Inscription – the words on a coin.

Inverted Date – an error coin where the date is upside down or backwards.


Junk Silver – commonly circulated silver coins that aren’t worth much more than their weight in silver.


Kennedy Half Dollar – a half dollar coin first minted in 1964 featuring President John F. Kennedy.

Key Date – a rare year for a coin that make sit more valuable to collectors.


Lettered Edge – writing on the edge of the coin.

Liberty Head – used to refer to coins featuring the Statue of Liberty.


Mercury Dime – nickname for a silver dime minted from 1916-1945 featuring a winged Liberty Head that resembled the Roman god Mercury.

Mint – the place where coins are made. It can also be used to refer to the condition of the coin… mint meaning uncirculated.

Mint Mark – a letter on the coin that identifies the location it was made.

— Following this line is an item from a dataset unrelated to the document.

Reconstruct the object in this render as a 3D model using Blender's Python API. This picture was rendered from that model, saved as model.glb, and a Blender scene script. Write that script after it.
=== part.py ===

Mintage – the number of coins produced.

Morgan Dollar – silver dollars minted between 1878-1904, 1921 designed by George T. Morgan.

MS Scale – a coin grading scale that goes from 1-70 with 70 being a perfect coin. Th “MS” stands for “Mint State”.

Numismatics – the study or collecting of currency.

Numismatists – the people who study or collect currency.


Obverse – the front (usually a head) side of the coin. This other side is called the Reverse.

Off Center – error coin situation where the coin is not aligned in the die when struck causing an off-center design on the coin. Parts of the design may be missing depending on how off-center the coin was when struck.

Over Strike – error coin where the blank is accidentally struck twice.